In some countries, such as the UK, the decline of coal-based power generation has been accelerated by additional policy measures. The UK introduced a carbon price floor from April 2013, which, as it was raised, had a similar but earlier impact on fuel switching as the more recent rise in ETS carbon prices. The UK also adopted a target of zero coal-fired generation by 2025, which provided a clear opportunity for gas-fired generation.
Whether these emissions busting trends continue depends on a variety of factors, not least the weather. While LNG production is on a steep upward curve, so too is LNG demand led by China. A cold northern hemisphere winter in 2019/2020 would almost certainly see spot LNG prices rise and LNG flows redirected to markets in the Pacific basin. A reconciliation between the US and China over trade would also likely mean the removal of Chinese tariffs on US LNG exports.
Equally, while ETS reform has pushed up carbon prices significantly over the last 18 months, how carbon prices perform over the longer term is uncertain. As the least efficient and most polluting coal plants are pushed out of the market, demand for carbon allowances will fall, potentially tempering gas generators’ relative advantage over coal.

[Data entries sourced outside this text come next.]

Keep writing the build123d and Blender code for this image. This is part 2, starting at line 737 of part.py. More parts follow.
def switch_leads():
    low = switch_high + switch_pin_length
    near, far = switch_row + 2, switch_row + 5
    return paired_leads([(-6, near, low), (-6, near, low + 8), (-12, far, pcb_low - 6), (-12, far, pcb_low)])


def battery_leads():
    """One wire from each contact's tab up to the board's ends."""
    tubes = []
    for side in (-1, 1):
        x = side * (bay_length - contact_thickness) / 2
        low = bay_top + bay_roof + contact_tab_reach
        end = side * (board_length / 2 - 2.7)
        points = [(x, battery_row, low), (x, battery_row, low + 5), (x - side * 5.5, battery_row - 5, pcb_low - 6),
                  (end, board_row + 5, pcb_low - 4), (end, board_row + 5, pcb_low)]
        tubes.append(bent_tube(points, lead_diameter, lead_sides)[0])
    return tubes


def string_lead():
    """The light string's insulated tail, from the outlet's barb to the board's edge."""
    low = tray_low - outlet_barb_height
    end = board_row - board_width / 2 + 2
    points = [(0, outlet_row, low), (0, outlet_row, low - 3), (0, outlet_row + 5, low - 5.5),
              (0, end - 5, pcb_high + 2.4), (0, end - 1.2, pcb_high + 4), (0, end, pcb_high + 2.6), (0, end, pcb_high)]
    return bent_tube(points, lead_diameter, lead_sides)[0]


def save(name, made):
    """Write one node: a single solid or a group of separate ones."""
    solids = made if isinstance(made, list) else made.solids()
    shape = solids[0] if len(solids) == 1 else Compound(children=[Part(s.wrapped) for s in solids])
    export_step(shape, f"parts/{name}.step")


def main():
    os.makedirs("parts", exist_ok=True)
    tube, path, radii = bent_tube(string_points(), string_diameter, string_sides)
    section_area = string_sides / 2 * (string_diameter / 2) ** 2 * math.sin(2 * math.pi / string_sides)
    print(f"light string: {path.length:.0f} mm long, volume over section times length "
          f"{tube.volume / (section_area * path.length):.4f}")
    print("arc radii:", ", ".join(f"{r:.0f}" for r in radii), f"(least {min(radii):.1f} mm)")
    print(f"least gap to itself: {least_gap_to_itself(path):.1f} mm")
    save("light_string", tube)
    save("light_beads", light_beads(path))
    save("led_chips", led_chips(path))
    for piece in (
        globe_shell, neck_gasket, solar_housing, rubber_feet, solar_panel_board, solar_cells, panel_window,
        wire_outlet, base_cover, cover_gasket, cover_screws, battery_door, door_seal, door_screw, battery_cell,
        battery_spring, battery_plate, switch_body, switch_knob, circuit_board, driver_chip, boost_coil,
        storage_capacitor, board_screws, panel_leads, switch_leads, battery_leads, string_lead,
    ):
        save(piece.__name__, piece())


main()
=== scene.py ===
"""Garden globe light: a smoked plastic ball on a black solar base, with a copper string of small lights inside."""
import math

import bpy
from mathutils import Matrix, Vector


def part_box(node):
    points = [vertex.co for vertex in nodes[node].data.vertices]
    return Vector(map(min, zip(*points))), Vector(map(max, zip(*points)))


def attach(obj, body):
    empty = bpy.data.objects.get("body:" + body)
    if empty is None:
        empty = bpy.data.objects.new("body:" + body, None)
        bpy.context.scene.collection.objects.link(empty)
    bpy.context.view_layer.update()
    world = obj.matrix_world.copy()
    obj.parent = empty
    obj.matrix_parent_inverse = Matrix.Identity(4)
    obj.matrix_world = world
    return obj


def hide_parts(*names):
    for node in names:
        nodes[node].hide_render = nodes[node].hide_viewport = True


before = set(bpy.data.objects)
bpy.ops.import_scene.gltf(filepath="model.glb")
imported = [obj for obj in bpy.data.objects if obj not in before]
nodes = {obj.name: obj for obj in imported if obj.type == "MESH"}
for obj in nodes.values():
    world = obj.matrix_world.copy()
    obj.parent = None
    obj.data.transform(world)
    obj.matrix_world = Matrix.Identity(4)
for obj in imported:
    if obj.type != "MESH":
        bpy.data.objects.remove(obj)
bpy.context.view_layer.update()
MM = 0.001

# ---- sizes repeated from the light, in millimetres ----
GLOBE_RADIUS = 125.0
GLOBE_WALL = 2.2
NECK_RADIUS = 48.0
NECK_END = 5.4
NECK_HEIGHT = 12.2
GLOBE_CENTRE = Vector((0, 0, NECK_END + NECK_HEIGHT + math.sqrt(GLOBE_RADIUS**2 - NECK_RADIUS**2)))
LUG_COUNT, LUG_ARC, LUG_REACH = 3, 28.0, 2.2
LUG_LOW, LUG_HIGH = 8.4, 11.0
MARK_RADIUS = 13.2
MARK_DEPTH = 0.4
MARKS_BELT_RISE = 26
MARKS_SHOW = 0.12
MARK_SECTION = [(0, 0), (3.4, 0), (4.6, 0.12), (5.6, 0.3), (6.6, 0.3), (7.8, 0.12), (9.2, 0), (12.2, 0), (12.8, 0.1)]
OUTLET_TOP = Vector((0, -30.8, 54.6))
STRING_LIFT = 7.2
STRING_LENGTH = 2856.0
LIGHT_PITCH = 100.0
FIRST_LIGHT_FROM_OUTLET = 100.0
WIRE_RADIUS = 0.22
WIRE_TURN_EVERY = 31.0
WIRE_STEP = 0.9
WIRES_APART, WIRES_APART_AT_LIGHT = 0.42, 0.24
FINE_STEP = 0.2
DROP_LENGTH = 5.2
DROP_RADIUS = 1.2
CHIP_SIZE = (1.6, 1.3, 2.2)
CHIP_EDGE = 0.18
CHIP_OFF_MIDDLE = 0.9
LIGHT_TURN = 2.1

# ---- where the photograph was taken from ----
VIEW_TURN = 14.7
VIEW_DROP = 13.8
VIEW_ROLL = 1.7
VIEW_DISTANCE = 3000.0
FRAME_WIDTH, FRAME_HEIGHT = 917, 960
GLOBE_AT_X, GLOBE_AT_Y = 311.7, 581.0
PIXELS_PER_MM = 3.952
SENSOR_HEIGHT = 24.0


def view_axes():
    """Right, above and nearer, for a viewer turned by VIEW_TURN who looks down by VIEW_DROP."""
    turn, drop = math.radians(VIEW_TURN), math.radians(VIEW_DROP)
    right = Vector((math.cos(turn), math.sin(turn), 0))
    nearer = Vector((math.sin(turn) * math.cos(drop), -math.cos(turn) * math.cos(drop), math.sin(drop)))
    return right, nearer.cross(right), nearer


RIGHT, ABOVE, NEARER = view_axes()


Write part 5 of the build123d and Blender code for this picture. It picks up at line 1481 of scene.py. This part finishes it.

But, for the moment at least, the outlook for gas-fired generation has certainly brightened and gas-for-coal switching is having an immediate beneficial impact on European power sector emissions.
How long the fuel switch trend will last is hard to predict. In summer in particular, gas – due to the large supply and limited demand for heating purposes in that season – will probably continue to play a bigger role in the future than it has in the past.
It remains to be seen whether the fuel switch trend intensifies over the next few years. This depends on many factors – in particular on further developments in the European carbon emissions trading scheme and trends in the European and, more recently, worldwide LNG gas market.